■ Job: Write out all the data again, exactly as it stands.

■ Data:
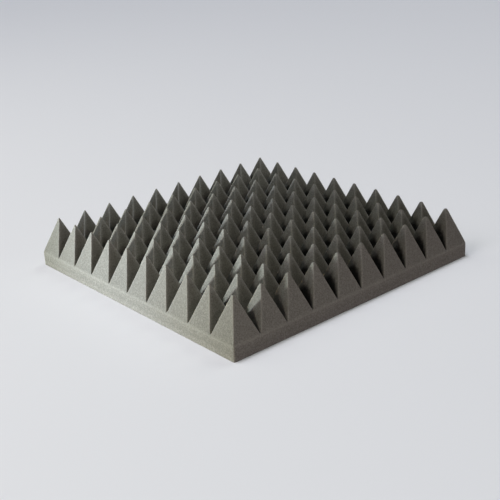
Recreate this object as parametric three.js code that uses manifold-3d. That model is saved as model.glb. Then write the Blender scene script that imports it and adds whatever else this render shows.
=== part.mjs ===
// Acoustic foam panel: one square slab of open-cell polyurethane foam whose front is a field of
// four-sided pyramids. It lies on its flat back with the tips up.
// Millimetres. The origin is the middle of the back face, and +Z points out of the front of the panel.

import * as THREE from 'three';
import { mergeVertices } from 'three/addons/utils/BufferGeometryUtils.js';
import Module from 'manifold-3d';

// Driving dimensions

// The pyramids stand shoulder to shoulder, so the pitch is also the width of one pyramid's foot.
const pitch = 60;
const pyramidsAcross = 10;
const pyramidsDeep = 10;

// Height of the straight side wall, from the back up to the crease where the outer slopes begin.
const wallHeight = 27;

// Height of a pyramid, from the crease to the top of its rounded tip.
const pyramidHeight = 73;

// Foam keeps no sharp edge: the cut and the mould leave each one rounded.
const tipRadius = 2.1;
const valleyRadius = 1.8;
const creaseRadius = 6;
const panelCornerRadius = 3.5;

// How far the sharp ridge between two slopes of a pyramid is planed down, measured upwards.
const ridgeDrop = 1.2;

// Every cutting solid runs past what it cuts by this much.
const overrun = 5;

// Steps of the rounded stretches
const tipSteps = 4;
const valleySteps = 3;
const creaseSteps = 2;
const cornerSteps = 2;

const wasm = await Module();
wasm.setup();

// A pyramid's slope starts at the crease and touches the circle that rounds its tip.
// The lean is the angle between the slope and the vertical.
const foot = pitch / 2;
const tipCentre = pyramidHeight - tipRadius;
const lean = Math.atan2(foot, tipCentre) - Math.asin(tipRadius / Math.hypot(foot, tipCentre));

// Height of the point where the slopes would meet if the tip were sharp, and of the rounded valleys
const sharpTip = wallHeight + foot / Math.tan(lean);
const valleyFloor = wallHeight + valleyRadius / Math.sin(lean) - valleyRadius;
const width = pitch * pyramidsAcross;
const depth = pitch * pyramidsDeep;

// Points of an arc, from one angle to the other.
function arc(centreX, centreZ, radius, startAngle, endAngle, steps) {
  const points = [];
  for (let step = 0; step <= steps; step += 1) {
    const angle = startAngle + ((endAngle - startAngle) * step) / steps;
    points.push(new THREE.Vector2(centreX + radius * Math.cos(angle), centreZ + radius * Math.sin(angle)));
  }
  return points;
}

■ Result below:
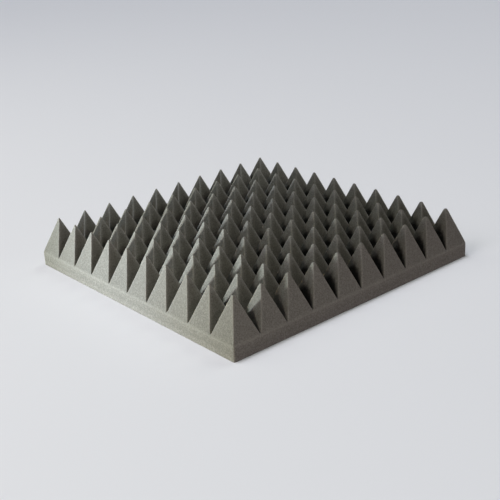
Recreate this object as parametric three.js code that uses manifold-3d. That model is saved as model.glb. Then write the Blender scene script that imports it and adds whatever else this render shows.
=== part.mjs ===
// Acoustic foam panel: one square slab of open-cell polyurethane foam whose front is a field of
// four-sided pyramids. It lies on its flat back with the tips up.
// Millimetres. The origin is the middle of the back face, and +Z points out of the front of the panel.

import * as THREE from 'three';
import { mergeVertices } from 'three/addons/utils/BufferGeometryUtils.js';
import Module from 'manifold-3d';

// Driving dimensions

// The pyramids stand shoulder to shoulder, so the pitch is also the width of one pyramid's foot.
const pitch = 60;
const pyramidsAcross = 10;
const pyramidsDeep = 10;

// Height of the straight side wall, from the back up to the crease where the outer slopes begin.
const wallHeight = 27;

// Height of a pyramid, from the crease to the top of its rounded tip.
const pyramidHeight = 73;

// Foam keeps no sharp edge: the cut and the mould leave each one rounded.
const tipRadius = 2.1;
const valleyRadius = 1.8;
const creaseRadius = 6;
const panelCornerRadius = 3.5;

// How far the sharp ridge between two slopes of a pyramid is planed down, measured upwards.
const ridgeDrop = 1.2;

// Every cutting solid runs past what it cuts by this much.
const overrun = 5;

// Steps of the rounded stretches
const tipSteps = 4;
const valleySteps = 3;
const creaseSteps = 2;
const cornerSteps = 2;

const wasm = await Module();
wasm.setup();

// A pyramid's slope starts at the crease and touches the circle that rounds its tip.
// The lean is the angle between the slope and the vertical.
const foot = pitch / 2;
const tipCentre = pyramidHeight - tipRadius;
const lean = Math.atan2(foot, tipCentre) - Math.asin(tipRadius / Math.hypot(foot, tipCentre));

// Height of the point where the slopes would meet if the tip were sharp, and of the rounded valleys
const sharpTip = wallHeight + foot / Math.tan(lean);
const valleyFloor = wallHeight + valleyRadius / Math.sin(lean) - valleyRadius;
const width = pitch * pyramidsAcross;
const depth = pitch * pyramidsDeep;

// Points of an arc, from one angle to the other.
function arc(centreX, centreZ, radius, startAngle, endAngle, steps) {
  const points = [];
  for (let step = 0; step <= steps; step += 1) {
    const angle = startAngle + ((endAngle - startAngle) * step) / steps;
    points.push(new THREE.Vector2(centreX + radius * Math.cos(angle), centreZ + radius * Math.sin(angle)));
  }
  return points;
}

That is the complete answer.